Autre point faible, elle suscite à la fois la méfiance dans les franges les plus conservatrices de son camp en raison des positions libérales qu’elle adopte sur certains sujets, comme l’autorisation de l’avortement thérapeutique – un sujet sur lequel elle a fait marche arrière depuis qu’elle est en campagne – et dans une grande partie de la population pour ses liens avec la dictature.
Car Evelyn Matthei a voté oui au maintien de Pinochet lors du référendum de 1988 et, dix ans plus tard, a défendu le dictateur déchu avec acharnement après son arrestation à Londres. En dépit des efforts qu’elle a déployés depuis pour nuancer cette image de «pasionaria pinochetiste», sa loyauté envers le despote ne manquera pas de lui coûter des voix dimanche prochain.

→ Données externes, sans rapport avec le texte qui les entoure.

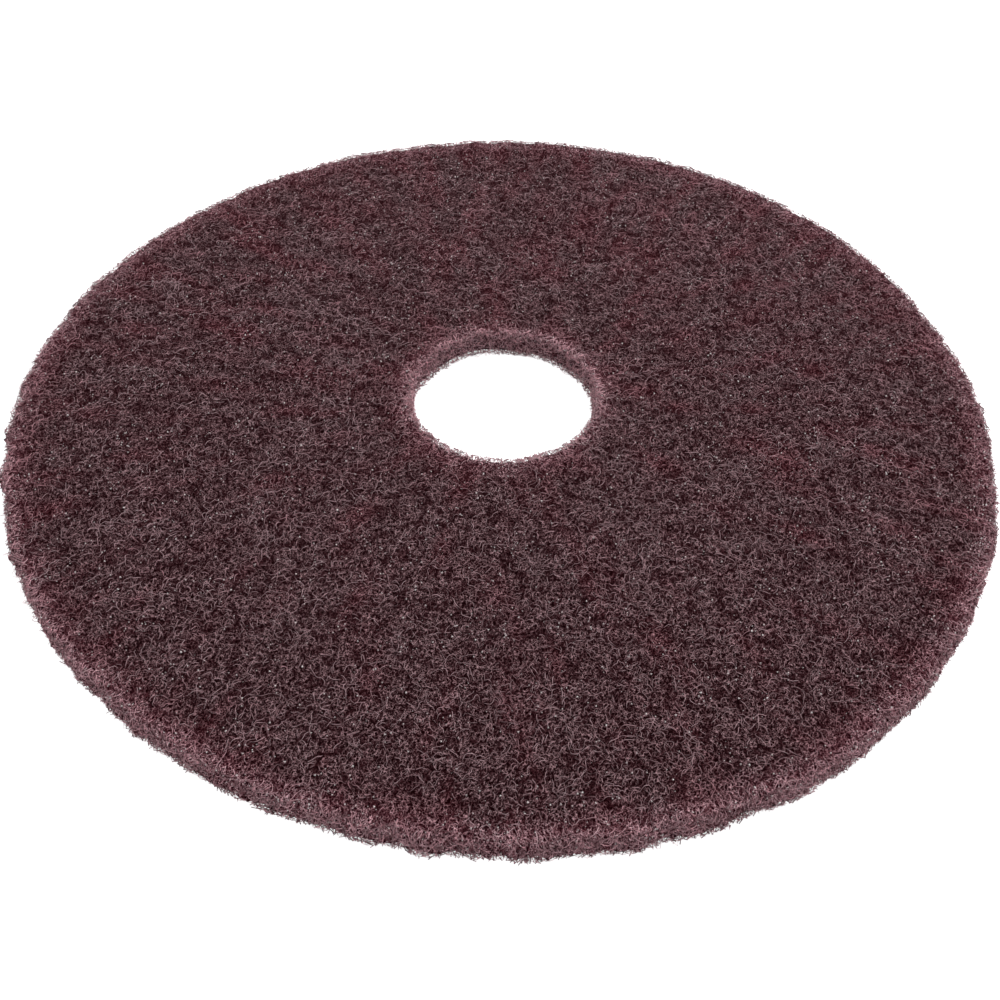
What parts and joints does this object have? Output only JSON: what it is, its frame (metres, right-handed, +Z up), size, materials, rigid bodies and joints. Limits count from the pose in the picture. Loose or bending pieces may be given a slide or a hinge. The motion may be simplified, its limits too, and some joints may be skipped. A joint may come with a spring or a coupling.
{
  "type": "floor polishing pad",
  "caption": "Round disc of dark maroon non-woven fibre web with a centre hole, for the driver of a rotary floor machine.",
  "frame": {"origin": "centre of the hole, on the floor that the pad lies on", "axes": "+Z up through the hole, from the floor face to the driver face; -Y towards the viewer of the picture"},
  "size_m": [0.4339, 0.4338, 0.013],
  "materials": {
    "fibre_web": "dull resin-bonded curly fibre, dark maroon"
  },
  "bodies": {
    "root": {"fibre_pad": "fibre_web"}
  },
  "joints": []
}
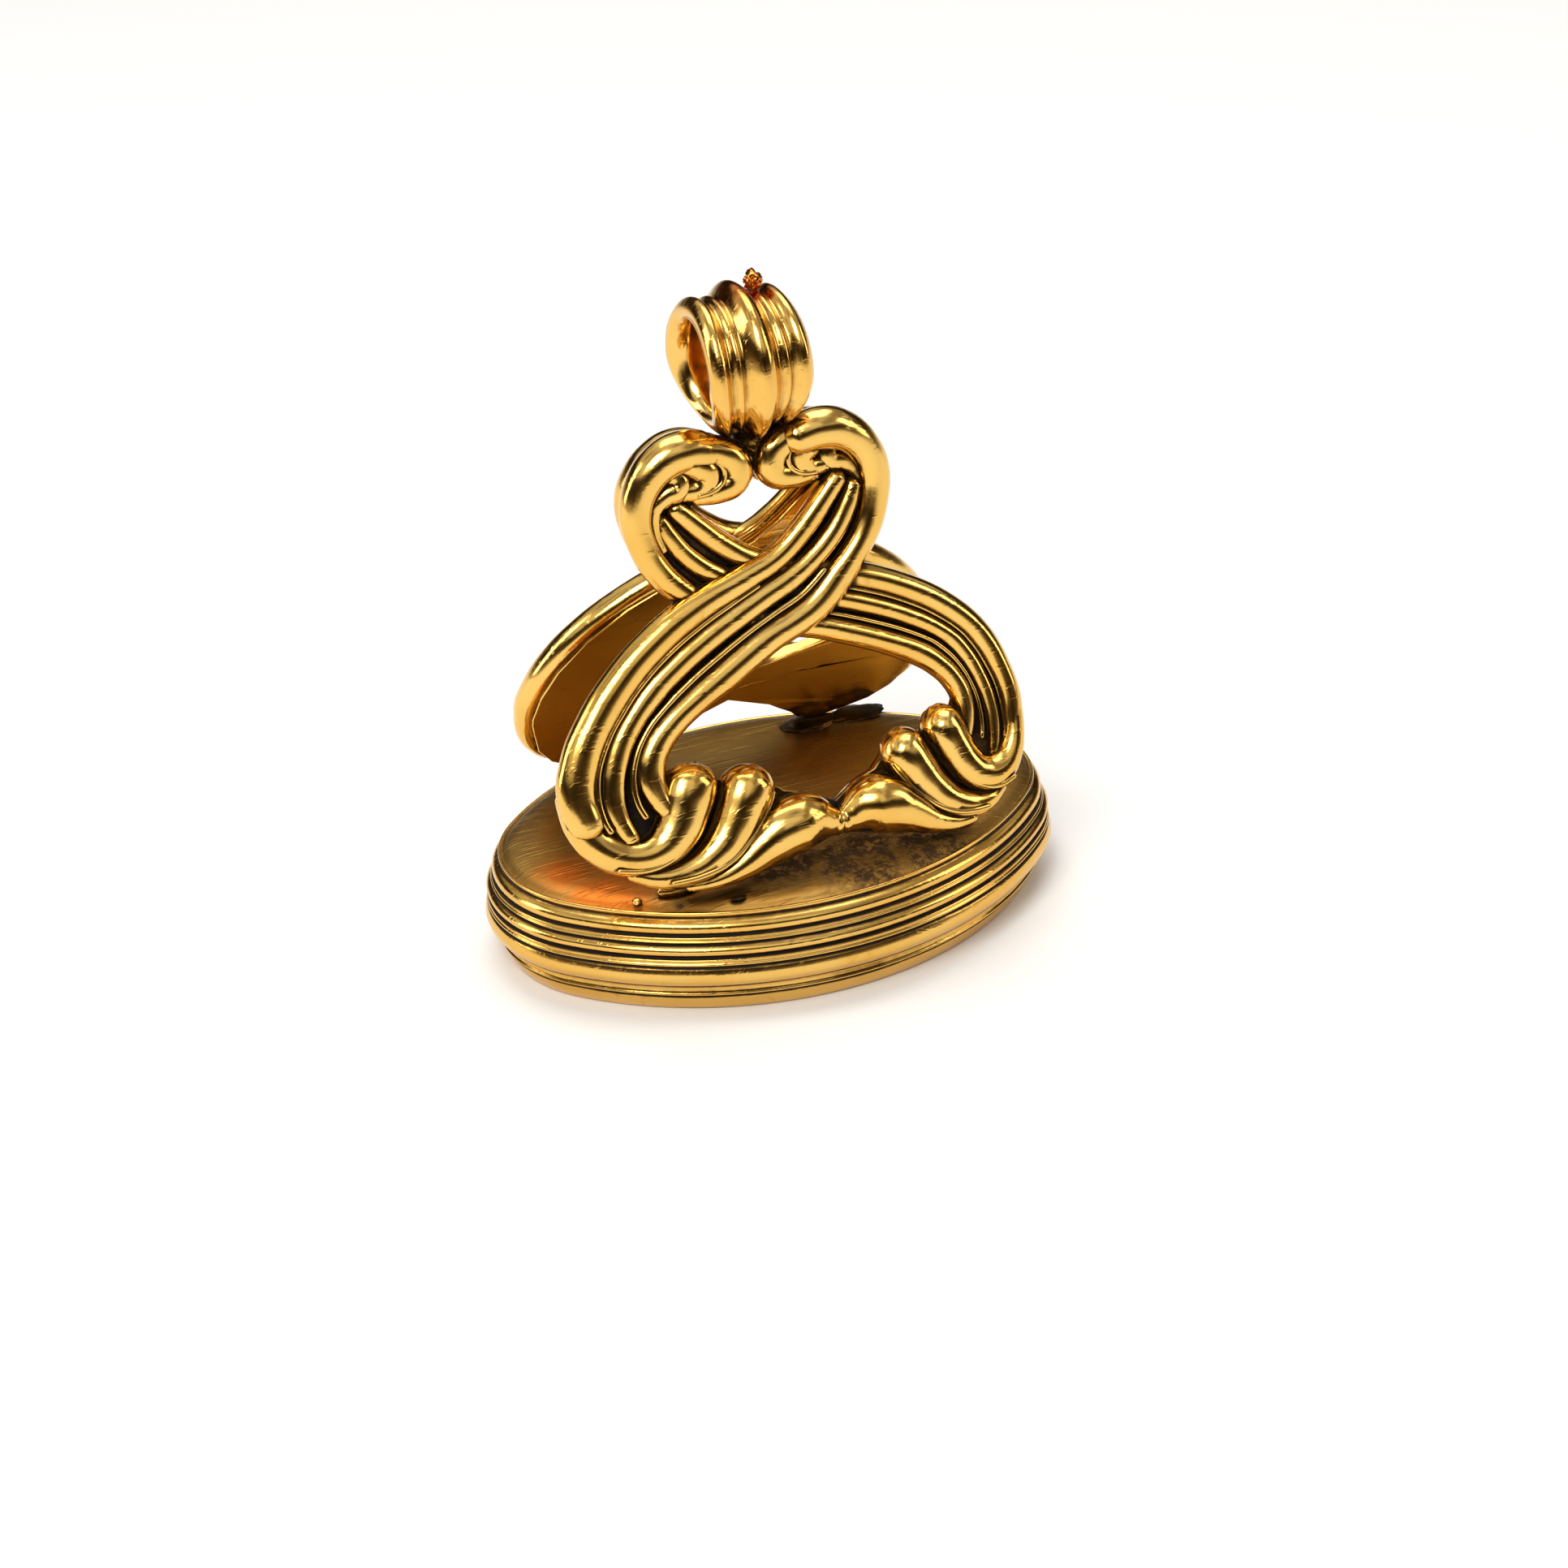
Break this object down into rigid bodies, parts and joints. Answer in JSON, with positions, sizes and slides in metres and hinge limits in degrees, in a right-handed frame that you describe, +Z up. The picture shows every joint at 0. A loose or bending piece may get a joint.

Cela dit, si le 17 novembre promet de se révéler un jour béni pour Michelle Bachelet, nombreux sont les observateurs qui lui prédisent des lendemains d’élection difficiles. Ce jour-là, le parlement sera également renouvelé et, comme une grande partie de ses confrères, le politologue Patricio Navia ne croit guère qu’elle disposera au parlement «de la majorité nécessaire pour réaliser des réformes radicales».
Autre problème, la candidate suscite la circonspection au sein de sa propre coalition, car, à l’exception d’une garde rapprochée qui jouit de sa confiance, elle affiche une certaine distance à l’égard des troupes de la «Nueva Mayoria». «Elle est bien plus autoritaire, paranoïaque et calculatrice qu’elle ne l’était en 2006, note un fin connaisseur des hautes sphères du PS. Personne ne sait à ce stade qui fera partie de son gouvernement, et le travail visant à constituer des équipes n’avance pas», déplore-t-il.